EXERCISE TASK: Quote only the lines from the top of the listing below down to and including the line with "SLEEVE_GAP, SLEEVE_SIDES = 0.28, 44".

::::

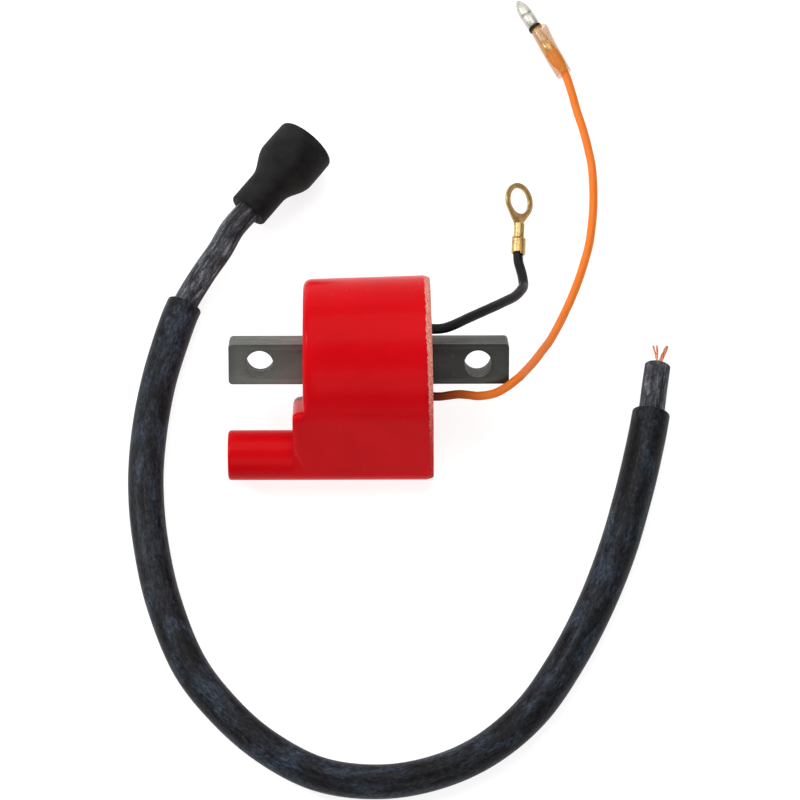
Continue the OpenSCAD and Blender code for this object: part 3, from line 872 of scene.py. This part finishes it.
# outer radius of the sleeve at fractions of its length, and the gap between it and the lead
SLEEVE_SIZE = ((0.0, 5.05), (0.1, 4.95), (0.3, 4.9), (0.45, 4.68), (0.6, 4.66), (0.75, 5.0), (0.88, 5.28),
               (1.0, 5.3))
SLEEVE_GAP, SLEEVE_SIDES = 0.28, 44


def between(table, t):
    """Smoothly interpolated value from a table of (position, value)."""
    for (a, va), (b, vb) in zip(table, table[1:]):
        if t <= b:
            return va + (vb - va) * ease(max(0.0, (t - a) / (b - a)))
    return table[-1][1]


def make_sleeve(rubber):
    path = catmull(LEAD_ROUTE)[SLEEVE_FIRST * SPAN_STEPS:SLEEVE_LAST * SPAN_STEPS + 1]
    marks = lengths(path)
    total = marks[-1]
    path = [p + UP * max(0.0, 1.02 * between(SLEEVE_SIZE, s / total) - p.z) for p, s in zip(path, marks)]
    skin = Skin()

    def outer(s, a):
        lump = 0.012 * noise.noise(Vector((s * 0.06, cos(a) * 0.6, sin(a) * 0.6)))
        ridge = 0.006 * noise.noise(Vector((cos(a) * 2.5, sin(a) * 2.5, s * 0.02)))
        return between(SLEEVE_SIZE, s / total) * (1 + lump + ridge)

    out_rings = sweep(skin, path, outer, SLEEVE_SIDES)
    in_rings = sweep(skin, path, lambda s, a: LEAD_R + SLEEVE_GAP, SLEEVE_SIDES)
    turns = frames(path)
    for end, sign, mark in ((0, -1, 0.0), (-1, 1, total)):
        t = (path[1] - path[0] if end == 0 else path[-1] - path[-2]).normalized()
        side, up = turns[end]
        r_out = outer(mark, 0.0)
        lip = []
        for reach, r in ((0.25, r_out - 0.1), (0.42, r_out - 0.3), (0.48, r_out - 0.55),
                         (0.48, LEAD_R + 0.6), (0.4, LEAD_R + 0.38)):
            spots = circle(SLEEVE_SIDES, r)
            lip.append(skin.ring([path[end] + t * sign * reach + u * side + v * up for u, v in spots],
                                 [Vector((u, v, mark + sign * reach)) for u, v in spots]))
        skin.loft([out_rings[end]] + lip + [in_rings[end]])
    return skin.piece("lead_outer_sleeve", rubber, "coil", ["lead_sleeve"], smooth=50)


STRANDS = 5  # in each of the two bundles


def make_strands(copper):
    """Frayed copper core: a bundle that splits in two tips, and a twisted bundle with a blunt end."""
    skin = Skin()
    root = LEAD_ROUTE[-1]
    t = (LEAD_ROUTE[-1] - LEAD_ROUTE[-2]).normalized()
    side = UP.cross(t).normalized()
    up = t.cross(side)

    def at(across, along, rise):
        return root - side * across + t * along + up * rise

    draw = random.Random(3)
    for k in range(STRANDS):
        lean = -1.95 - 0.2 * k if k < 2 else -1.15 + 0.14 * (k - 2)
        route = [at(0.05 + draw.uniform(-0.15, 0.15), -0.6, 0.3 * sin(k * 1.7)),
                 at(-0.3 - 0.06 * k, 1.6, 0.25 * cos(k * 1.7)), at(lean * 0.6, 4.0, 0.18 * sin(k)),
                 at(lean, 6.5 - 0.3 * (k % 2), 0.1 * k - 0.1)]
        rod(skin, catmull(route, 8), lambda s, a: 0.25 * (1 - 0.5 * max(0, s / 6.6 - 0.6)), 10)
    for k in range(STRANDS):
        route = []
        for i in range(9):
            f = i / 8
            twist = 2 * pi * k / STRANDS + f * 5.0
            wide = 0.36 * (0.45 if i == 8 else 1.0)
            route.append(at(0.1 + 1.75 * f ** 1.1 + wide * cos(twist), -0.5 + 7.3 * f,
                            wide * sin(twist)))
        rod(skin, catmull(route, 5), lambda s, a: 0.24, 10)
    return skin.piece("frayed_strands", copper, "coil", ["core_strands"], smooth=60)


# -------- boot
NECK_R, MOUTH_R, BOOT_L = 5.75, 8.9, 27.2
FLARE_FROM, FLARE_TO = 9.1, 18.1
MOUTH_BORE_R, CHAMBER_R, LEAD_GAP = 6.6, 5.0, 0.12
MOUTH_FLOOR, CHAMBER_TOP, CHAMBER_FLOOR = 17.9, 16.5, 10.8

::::

EXERCISE RESPONSE:
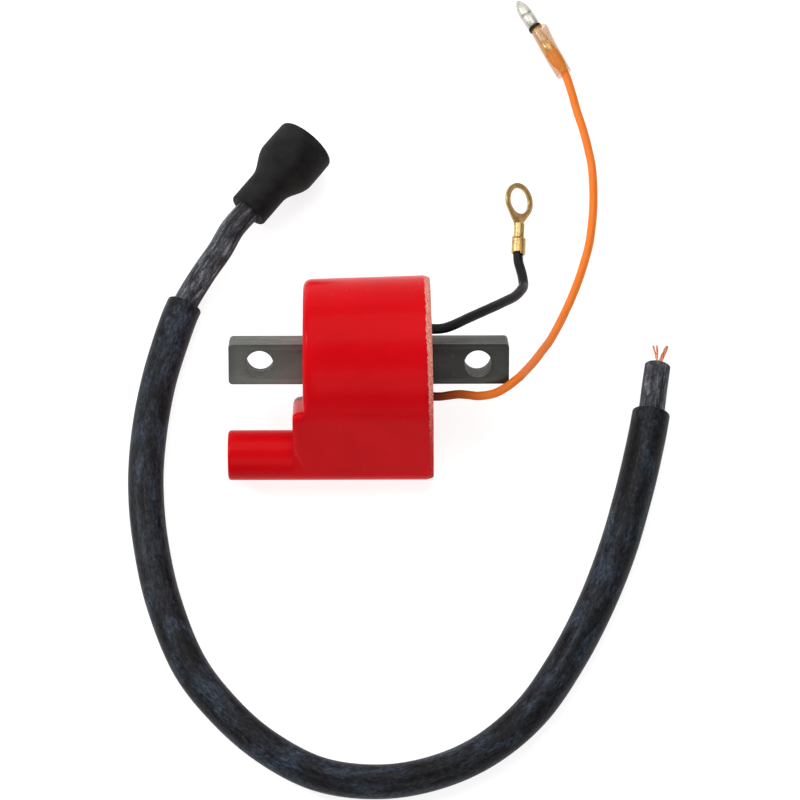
Continue the OpenSCAD and Blender code for this object: part 3, from line 872 of scene.py. This part finishes it.
# outer radius of the sleeve at fractions of its length, and the gap between it and the lead
SLEEVE_SIZE = ((0.0, 5.05), (0.1, 4.95), (0.3, 4.9), (0.45, 4.68), (0.6, 4.66), (0.75, 5.0), (0.88, 5.28),
               (1.0, 5.3))
SLEEVE_GAP, SLEEVE_SIDES = 0.28, 44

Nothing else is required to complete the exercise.